HHS officials ruled that nearly all the applicants had made their cases.
In recent testimony before Congress, Steven Larsen, a top HHS official, defended the waivers as a necessary stopgap until the law’s state-based marketplaces and federal subsidies to help many buy insurance kick in.
“It is essential that we make sure that Americans who have insurance today — even if that insurance is highly limited — can keep that coverage until reforms take effect that will increase their ability to choose among comprehensive, affordable options in 2014,” he said.
But the large number of waivers was unexpected, and it has fueled Republican charges that the law’s mandates are unsustainable.
It has also made some consumer advocates who normally defend the health-care law uneasy.
Based on the scant research available, federal officials had estimated that, assuming no waivers were granted, this year’s ban on annual limits below $750,000 would offer relief to about 1.7 million people who have been in plans with lower caps.
The waivers reveal that at least 11 / 2 times as many people had such plans, and raise questions as to whether anyone is even in a mini-med that substantially raised its annual limits rather than seek a waiver.
“It’s messy. Now you have 1,000 or more waivers, in a way to excuse all the absurdities in the private system,” said Uwe E. Reinhardt, a health economist at Princeton University. “Frankly, I don’t think anyone in the White House realized how common [mini-meds were]. . . . These things come out of the woodwork when you write a law.”

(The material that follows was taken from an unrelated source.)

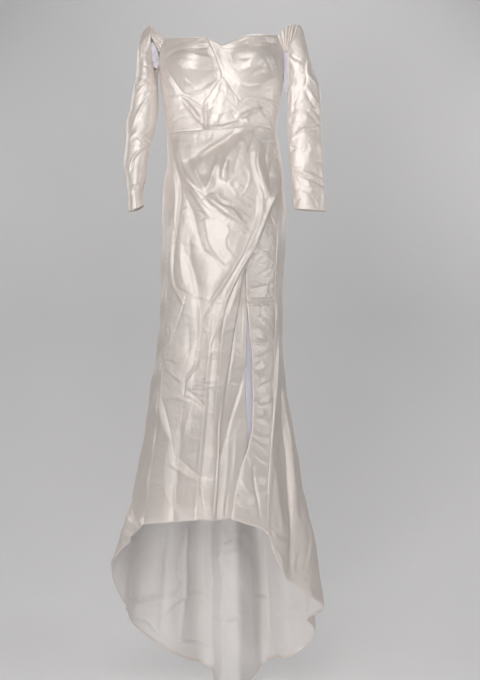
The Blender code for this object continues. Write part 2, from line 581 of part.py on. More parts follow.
sleeve = sleeve_points(1, RIGHT_SLEEVE, RIGHT_RING, right_join, RIGHT_CUFF, RIGHT_SLEEVE_FOLDS)
right_satin = satin("sleeve right satin", (0.77, 0.71, 0.67))
cloth_object("sleeve_right", sleeve[:, ::-1], SLEEVE_WALL, right_satin, True)
right_peak = sleeve[0, RIGHT_STRAP_POINTS][::-1]
strap = strap_points(cup_right[:3, -1], right_peak, 1, 0.0021, 0.012, 4, 18, 0.0)
cloth_object("strap_right", strap, SLEEVE_WALL, satin("strap right satin", (0.79, 0.74, 0.70)))
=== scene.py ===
"""The looks of an off-the-shoulder trumpet wedding dress in ivory satin, with long sleeves,
a draped front wrap and a train.

Metres, +Z up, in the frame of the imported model. The front faces -Y, and left and right are as
seen from the front. An angle goes round the body: 0 at the left side, 90 at the front, 180 at
the right, 270 at the back. Every sheet of cloth is a thin closed shell on its solid's form.
"""

import logging
import math
from dataclasses import dataclass, field
from enum import Enum

import bpy
import numpy as np
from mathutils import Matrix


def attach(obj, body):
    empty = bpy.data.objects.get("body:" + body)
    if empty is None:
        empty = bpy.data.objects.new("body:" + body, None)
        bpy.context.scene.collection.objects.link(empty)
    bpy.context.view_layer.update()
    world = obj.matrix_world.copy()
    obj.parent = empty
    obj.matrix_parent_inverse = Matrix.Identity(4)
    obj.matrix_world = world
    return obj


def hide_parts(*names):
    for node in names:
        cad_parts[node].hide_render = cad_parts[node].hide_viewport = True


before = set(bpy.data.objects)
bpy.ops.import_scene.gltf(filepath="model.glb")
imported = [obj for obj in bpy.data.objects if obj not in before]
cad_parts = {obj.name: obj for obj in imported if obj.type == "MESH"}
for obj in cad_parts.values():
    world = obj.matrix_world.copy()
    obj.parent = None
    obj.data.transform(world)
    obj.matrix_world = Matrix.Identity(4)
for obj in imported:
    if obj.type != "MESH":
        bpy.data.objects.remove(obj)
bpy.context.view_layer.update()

MILLIMETRE = 0.001

TINY = 1e-12

# Thicknesses, and how far the overlay lies outside the body's section and the underlap inside it
SKIRT_WALL = 0.0016
BODICE_WALL = 0.0026
SLEEVE_WALL = 0.0016
LINING_WALL = 0.0010
OVERLAY_LIFT = 0.0046
UNDERLAP_DROP = 0.0046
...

The lack of solid data on the scope and finances of mini-meds is one reason the administration also chose to temporarily exempt them from another of the law’s requirements. Nearly all other plans must now spend at least 80 percent of the premiums they collect on health care and other efforts to improve customers’ health, as opposed to profits and administrative expenses. Mini-meds must spend half that.
They will, however, be required to meet earlier deadlines for reporting financial data so HHS can decide if further exemptions are warranted beyond this year.
HHS officials also note that practically all mini-meds will be subject to the new law’s other bans on insurance practices such as limiting lifetime payouts, discriminating against children with pre-existing conditions, and retroactively canceling coverage based on a customer’s honest mistake on an application.
Plans granted the one-year waiver must also send notices to their customers informing them that the plan fails to meet the federal standard, and directing them to a government Web site where they can search for alternative insurance.
Still, the bare-bones and sometimes misleading nature of mini-meds has some consumer advocates wondering whether it would have been better simply to let them go out of business.
“A lot of us are grappling with whether something really is better than nothing in this case,” said Carmen Balber of Consumer Watchdog. “We shouldn’t be placing junk health insurance on life support for the next few years.”
But she said her views are complicated because HHS has not disclosed the range of annual limits offered by plans to which it has granted waivers.
“There’s a big difference between a plan with an annual limit close to the maximum and a plan that caps out at just a few thousand a year,” she said.